R. Sikoryak’s mimicry of Dick Sprang’s Batman art would be remarkable enough in isolation, but it pales beside him compressing Crime and Punishment into ten pages under a faux Dostoyevsky Comics cover. His Raskov (rather than Raskolnikov) is Batman, murdering the pawnbroker Joker, then playing out the mental torment and ethical issues of Dostoyevsky’s masterpiece. It’s a stunning pastich, and more can be found in his Masterpiece Comics collection.

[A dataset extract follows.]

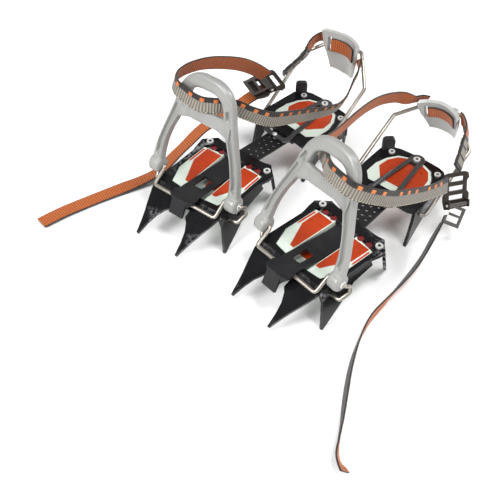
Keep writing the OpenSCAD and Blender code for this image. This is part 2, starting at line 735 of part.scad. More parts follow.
on_right_buckle() buckle_pin(right_pin_y);  // right_buckle_pin
difference() {  // right_sewn_loop
    on_right() sewn_loop(right_loop_route);
    on_right_heel() heel_wire(right_wire_angle, 0.7);
}
on_right() strap(right_inner_route);  // right_strap_inner
on_right() strap(right_outer_route);  // right_strap_outer
on_right() strap(right_tail_route);  // right_strap_tail
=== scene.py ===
import math

import bmesh
import bpy
import numpy as np
from mathutils import Matrix, Vector


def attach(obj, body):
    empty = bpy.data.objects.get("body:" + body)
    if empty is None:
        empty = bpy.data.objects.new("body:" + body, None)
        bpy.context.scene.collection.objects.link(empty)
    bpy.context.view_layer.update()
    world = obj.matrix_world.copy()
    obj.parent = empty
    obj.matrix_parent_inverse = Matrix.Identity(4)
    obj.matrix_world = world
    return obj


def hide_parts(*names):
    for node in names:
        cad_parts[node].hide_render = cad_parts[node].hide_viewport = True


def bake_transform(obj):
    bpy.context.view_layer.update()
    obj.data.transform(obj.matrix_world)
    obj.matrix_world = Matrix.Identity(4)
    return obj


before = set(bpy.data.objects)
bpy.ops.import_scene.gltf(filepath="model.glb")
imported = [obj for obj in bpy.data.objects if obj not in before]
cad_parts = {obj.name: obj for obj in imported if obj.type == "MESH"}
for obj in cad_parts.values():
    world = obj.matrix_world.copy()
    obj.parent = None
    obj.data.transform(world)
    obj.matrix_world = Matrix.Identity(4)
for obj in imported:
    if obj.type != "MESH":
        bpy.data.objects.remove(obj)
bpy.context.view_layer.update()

MM = 0.001

# Where the two crampons stand in the row frame, as in the CAD
PAIR_SHIFT = np.array([67.2, -12.9, 0.0])
RIGHT_AT = np.array([-137.0, -14.6, 0.0])
RIGHT_TURN = math.radians(10.5)
STRAP_W = 15.0
STRAP_T = 1.6

# ---- Routes of the webbing ----
# In one crampon's own frame, in millimetres: a point, then the way the outer face looks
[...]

Accompanying the cover there are some well chosen Gasoline Alley reproductions spanning the decades of the strip, and followed by Ware’s tribute to creator Frank King. That ‘Paul, Apprentice Typographer’ is only Michel Rabagliati’s second completed strip astonishes, and points toward the later autobiographical volumes Drawn and Quarterly would issue. Jason Little’s three pages are equally early in his career and while accomplished, he’s overly influenced by Ware. He, too, would develop.

Franco Mattichio’s two surreal strips have a dark whimsical quality. The first recalls the early days of wacky animation, while the second brings Edward Gorey to mind. Blutch delivers a piece on the history of boxing, and two pages are devoted to reproductions of work from retired Canadian architect and poster artist Harry Mayerovitch, playfully ruminating on shadows. Perhaps the fifteen pages devoted to Seth’s sketchbook might have been better donated to other material. Not that they’re bad, but neither are they particularly interesting. This also applies to Pentti Otsamo’s opening strip about a couple arriving back from holiday, very much in the ‘then nothing happened’ category.

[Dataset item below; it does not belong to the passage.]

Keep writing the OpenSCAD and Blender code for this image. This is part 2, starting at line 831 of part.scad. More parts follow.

Mark Lang eventually settled on a career in fine art painting, which is a loss for comics as his five page adaptation of the Jewish fable The Peasant and the Snake, is a beautiful piece of work in black, white and grey. He supplies a warm humanity to the father and son central to the tale, and this is matched by an innate sense of storytelling.

Anthologies always have something for everyone, but rarely do they have so much for everyone. Volume four is almost as good.